Find the tangent space of $\mathrm{Aff}(n)$.
see Proof: Tangent space of the general linear group is the set of all squared matrices
$\mathrm{Aff}(n)$ is the set of all matrices of the form $$ \begin{pmatrix} A & \ b \\ 0 & 1 \\ \end{pmatrix}$$ where A $\in GL_n(\mathbb{R})$, b in $\mathbb{R}^n$, and $0$ is $1 \times n$ zero vector
Let $$ 1 = \begin{pmatrix} I & \ 0 \\ 0 & 1 \\ \end{pmatrix}$$
where I is identity matrix and 0 is a 0 column vector.
So my path is Q(t) $$ \begin{pmatrix} A(t) & \ bt \\ 0 & 1 \\ \end{pmatrix}$$ where $A(t)$ is a path in $ GL_n(\mathbb{R})$ s.t $A(0) = I$.

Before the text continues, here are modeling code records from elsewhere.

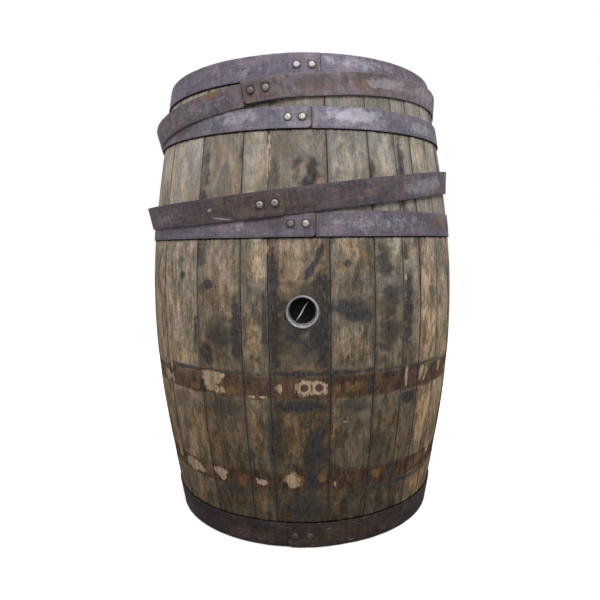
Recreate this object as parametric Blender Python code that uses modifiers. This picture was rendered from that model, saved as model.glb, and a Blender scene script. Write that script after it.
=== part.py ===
"""Oak barrel of the 53-gallon whiskey pattern, standing on its bottom end, in metres.

The origin is on the floor at the middle of the bottom end, +Z is up and the bung faces -Y.
28 staves stand in a ring round two tongued and grooved heads. Four tight hoops hold them, and
two loose hoops, which have come off the lower half, hang tilted on the upper half.
"""

import math

import bmesh
import bpy
from mathutils import Matrix, Vector

# Cask outline: the outer radius falls from the bilge, at mid height, to both ends.
HEIGHT = 0.889
BILGE_RADIUS = 0.3298
END_RADIUS = 0.2772
BILGE_FULLNESS = 0.312  # how much more the staves bend at the bilge than towards the ends
GAP = 0.0003  # between any two pieces that touch

# Staves
STAVE_THICKNESS = 0.0254
STAVE_LEVELS = 12  # straight steps down the outer face
STAVE_INNER_LEVELS = 6
MOST_DEGREES_A_FACET = 7.0
CHIME_FLAT = 0.009  # width of the flat end of a stave
CHIME_BEVEL_DEPTH = 0.016
CROZE_DEPTH = 0.005  # groove that holds a head
CROZE_MOUTH = 0.011
CROZE_FLOOR = 0.0046
CROZE_FROM_END = 0.032
# Degrees of the circle, going from the bung stave towards +X and all the way round.
BUNG_STAVE_START = -10.2
STAVE_DEGREES = (
    18.6, 14.3, 10.9, 8.0, 10.7, 13.5, 12.4, 15.0, 9.6, 13.2, 10.8, 16.4, 11.6, 13.0,
    9.2, 14.8, 12.2, 10.4, 15.6, 11.2, 13.6, 12.0, 9.8, 15.4, 14.2, 18.7, 16.2, 8.7,
)

# Heads
HEAD_RADIUS = 0.2612
HEAD_RISE = 0.007  # from the croze's middle to the outer face
HEAD_DROP = 0.015  # from the croze's middle to the inner face
HEAD_EDGE = 0.0036  # thickness at the very rim
HEAD_TENON = 0.006  # width of the thinned rim that sits in the croze
HEAD_TENON_SLOPE = 0.45
HEAD_OUTER_BEVEL = 0.010  # from the rim to the flat outer face
HEAD_INNER_BEVEL = 0.018
HEAD_STEPS = 72
HEAD_BOARDS = (0.098, 0.112, 0.104, 0.116, 0.094)  # widths, front to back
TONGUE = 0.005
TONGUE_THICKNESS = 0.006
SLAB_REACH = 0.4  # half length of the bars that the head is cut with

# Hoops
HOOP_THICKNESS = 0.0016
BILGE_HOOP_WIDTH = 0.0445
QUARTER_HOOP_WIDTH = 0.0381
HEAD_HOOP_WIDTH = 0.0508
HOOP_CLEARANCE = 0.0008
HOOP_STEP = 5.0  # degrees
LAP_RAMP = 10.0  # degrees over which the strip climbs onto its own end
LAP_MARGIN = 2.9  # degrees from a rivet to the strip's end

# Rivets
RIVET_HEAD = (0.0065, 0.0028)  # radius, height
RIVET_SHANK = 0.0027
RIVET_LIFT = 0.00015
RIVET_HOLE = (-0.008, 0.004)  # reach of the hole's cutter in and out from the steel
RIVET_STEPS = 12

# Bung
BUNG_HEIGHT = 0.447
BUSH_FLANGE_RADIUS = 0.0283
BUSH_PROUD = 0.0009
BUSH_FLANGE = 0.0028  # thickness
BUSH_EDGE = 0.0009
BUSH_DEPTH = 0.0335
BUSH_BODY = (0.0268, 0.0236)  # outer radius under the flange and at the inner end
BUSH_BORE = (0.0246, 0.0211)  # bore radius at the mouth and at the inner end
PLUG_FACE_DEPTH = 0.0195
PLUG_LENGTH = 0.0165
PLUG_CLEARANCE = 0.0004
PLUG_DISH = (0.0190, 0.0030)  # radius, depth
PLUG_EDGE = 0.0010
RIB_WIDTH = 0.0028
RIB_RISE = 0.0010
RIB_ROOT = 0.002  # how far the rib is sunk in the dish's floor
RIB_OVERLAP = 0.0006  # how far each end of the rib is sunk in the dish's wall
RIB_SLANT = 57.0  # degrees up from level, rising towards +X
BUNG_STEPS = 40
CUTTER_PAST = 0.006  # how far a cutter runs past the wood

OAK = (0.235, 0.190, 0.150)
OAK_HEAD = (0.300, 0.235, 0.170)
HOOP_STEEL = (0.130, 0.115, 0.120)
HOOP_RUST = (0.120, 0.085, 0.070)
RIVET_ZINC = (0.420, 0.390, 0.350)
BUSH_METAL = (0.460, 0.455, 0.450)
PLUG_BLACK = (0.012, 0.012, 0.014)


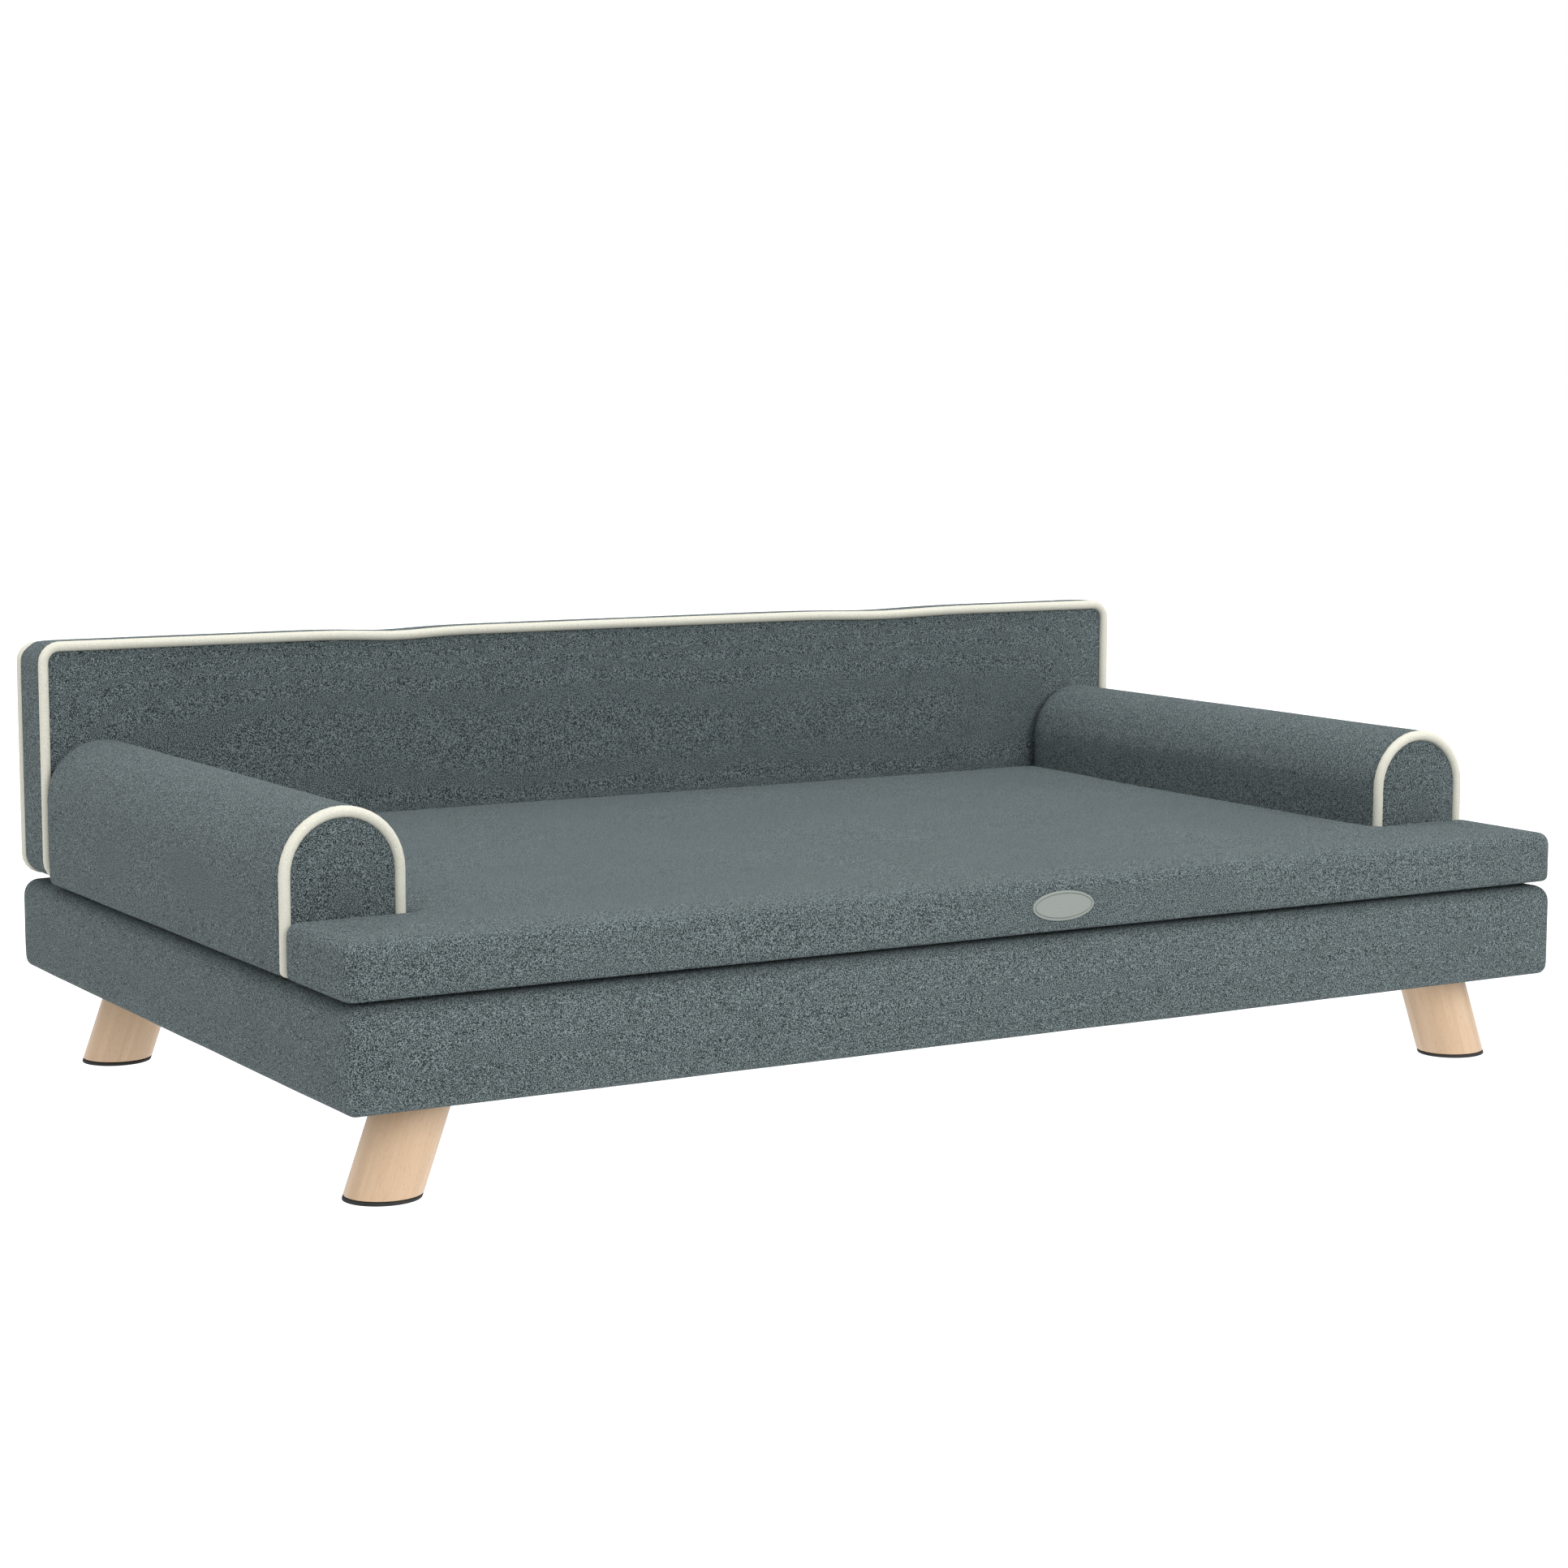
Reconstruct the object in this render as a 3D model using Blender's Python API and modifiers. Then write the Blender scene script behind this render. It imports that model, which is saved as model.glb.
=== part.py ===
"""Sofa-style dog bed: an upholstered box base on four splayed legs, two armrests, a backrest and a loose cushion.

Metres, +Z up. The origin is on the floor under the middle of the bed, +X runs along its length and -Y is its front.
"""
import math

import bmesh
import bpy
from mathutils import Matrix, Vector

# Overall size
LENGTH = 1.000
DEPTH = 0.632
HEIGHT = 0.322
HALF_LENGTH = LENGTH / 2
HALF_DEPTH = DEPTH / 2

# Sheet goods and clearances
GAP = 0.0003
FABRIC = 0.0015
LINING = FABRIC + GAP
PIPING_RADIUS = 0.004
EDGE_BREAK = 0.0005

# How far a cutter reaches past a face, and into a fabric skin
CUT_BEYOND = 0.005
CUT_SKIN = 0.002

# Box base, from the underside up
BASE_BOTTOM = 0.068
BASE_TOP = 0.138
BASE_CORNER = 0.012
BASE_EDGE = 0.010
HEM_WIDTH = 0.025
RAIL_BOTTOM = 0.0715
RAIL_TOP = 0.1118
RAIL_THICKNESS = 0.018
DECK_THICKNESS = 0.009
WADDING_BOTTOM = 0.0795
WADDING_THICKNESS = 0.004
CROSS_RAIL_X = 0.160
BLOCK_TOP = 0.110
DUST_COVER_THICKNESS = 0.001
DUST_COVER_TOP = BASE_BOTTOM - GAP
DUST_COVER_INSET = 0.016
DUST_COVER_HOLE = 0.0055

# Legs: round, leaning outward along X, with level ends
LEG_RADIUS = 0.0245
LEG_LEAN = math.radians(20)
LEG_TOP = DUST_COVER_TOP - DUST_COVER_THICKNESS - GAP
FOOT_X = 0.453
FRONT_LEG_Y = -0.258
REAR_LEG_Y = 0.240
GLIDE_THICKNESS = 0.0025
LEG_AXIS_X = FOOT_X - LEG_TOP * math.tan(LEG_LEAN)
BLOCK_INNER_X = 0.386
BLOCK_LENGTH = 0.084
HANGER_RADIUS = 0.004
HANGER_BOTTOM = 0.040
HANGER_TOP = 0.1085
HANGER_POINT = 0.004
HANGER_HOLE_TOP = LEG_TOP + CUT_BEYOND
NUT_BORE = 0.00408
NUT_BARREL = 0.005
NUT_FLANGE = 0.011
NUT_BOTTOM = 0.092

# Armrests
ARM_HALF_WIDTH = 0.044
ARM_X = HALF_LENGTH - ARM_HALF_WIDTH
ARM_TOP = 0.247
ARM_BOTTOM = BASE_TOP + GAP
ARM_PIPING_FRONT = -0.213
ARM_FOOT_ROUND = 0.008
ARM_RIM = 0.003
ARM_BOARD_HALF_WIDTH = 0.030
ARM_BOARD_THICKNESS = 0.015
ARM_BOARD_INSET = 0.014
ARM_SLOT_MARGIN = 0.008
ARM_PIPING_FOOT_ROUND = 0.006

# Backrest, measured to the outside of its piping
BACK_FRONT = 0.257
BACK_TOP = HEIGHT
BACK_CORNER = 0.012
BACK_RIM = 0.009
PIPING_LIFT = 0.0005
BATTEN_FRONT = 0.2705
BATTEN_DEPTH = 0.026
BATTEN_HEIGHT = 0.020
PANEL_FRONT = 0.2805
PANEL_THICKNESS = 0.012
PANEL_TOP = 0.300
PANEL_HALF_LENGTH = 0.470
BACK_SLOT_MARGIN = 0.0035

# Bolts that hold the armrests and the backrest down
BOLT_RADIUS = 0.003
BOLT_HEAD_RADIUS = 0.006
BOLT_HEAD_HEIGHT = 0.0035
BOLT_HOLE = 0.0035
BOLT_FABRIC_HOLE = 0.0036
ARM_BOLT_X = 0.445
ARM_BOLT_YS = {"front": -0.130, "rear": 0.150}
ARM_BOLT_TOP = 0.1535
BACK_BOLT_X = 0.300
BACK_BOLT_Y = 0.279
BACK_BOLT_TOP = 0.163
BOLT_HOLE_BOTTOM = 0.100
BOLT_HOLE_TOP = 0.170

# Seat cushion, a T with an ear in front of each armrest
CUSHION_BOTTOM = BASE_TOP + GAP
CUSHION_TOP = 0.176
CUSHION_FRONT = -0.314
CUSHION_REAR = 0.2555
CUSHION_EDGE = 0.010
CUSHION_CORNER = 0.012
EAR_HALF_LENGTH = 0.499
EAR_REAR = -0.214
STEM_HALF_LENGTH = 0.4105
STEM_FRONT = -0.270

# Zip in the cushion's rear face
ZIP_Z = 0.158
ZIP_LENGTH = 0.670
ZIP_OPENING = 0.011
ZIP_GROOVE_DEPTH = 0.006
ZIP_GROOVE_END = 0.010
TAPE_THICKNESS = 0.001
TAPE_WIDTH = 0.0077
TAPE_PARTING = 0.0016
COIL_THICKNESS = 0.003
COIL_WIDTH = 0.002
SLIDER_X = -0.322
SLIDER_LENGTH = 0.012
SLIDER_HEIGHT = 0.0086
SLIDER_PLATE = 0.001
SLIDER_WEB = 0.0008
POST_X = SLIDER_X + 0.001
POST_SIZE = 0.002
PULL_X = SLIDER_X + 0.0085
PULL_LENGTH = 0.022
PULL_HEIGHT = 0.006
PULL_THICKNESS = 0.001
PULL_CORNER = 0.002
PULL_EYE = 0.003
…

Continuing from where you were:
$$\forall A:(-\epsilon,\epsilon) \to \operatorname{GL}_n(\mathbb R), A(0) = \operatorname{id}_n$$ $$\forall b \in \mathbb{R}^n$$ Define $Q :(-\epsilon,\epsilon) \to \operatorname{Aff}_n(\mathbb R)$ $$Q(t) =\begin{pmatrix} A(t) & \ bt \\ 0 & 1 \\ \end{pmatrix}$$
Finding the tangent space at the identity means finding the tangent vectors to all possible curves at the identity. Thus, we differentiate and evaluate at $0$. $$\dot Q(t) =\begin{pmatrix} \dot A(t) & \ b \\ 0 & 0 \\ \end{pmatrix}$$ $$\dot Q(0) =\begin{pmatrix} \dot A(0) & \ b \\ 0 & 0 \\ \end{pmatrix} \in \mathfrak{aff}(n) $$ $$\implies \mathfrak{aff}(n) = \left\{ \begin{pmatrix} M & \ b \\ 0 & 0 \\ \end{pmatrix} \ \middle|\ M \in \operatorname{Mat}_n(\mathbb R),b \in \mathbb{R}^n \right\}$$
Thus we find that $b$ is arbitrary, and varying $A$ over the general linear group gives us all possible matrices in $\mathfrak{gl}_n(\mathbb R) = \operatorname{Mat}_n(\mathbb R)$.
Then as vector spaces, $\mathfrak{aff}_n(\mathbb R) = \mathfrak{gl}_n(\mathbb R) \oplus \mathbb R ^n $. As Lie algebras, you have to take the semi-direct product of the two terms, which in this case is just a way of saying the direct sum of the two as vector spaces has the bracket operation defined on it in the natural way.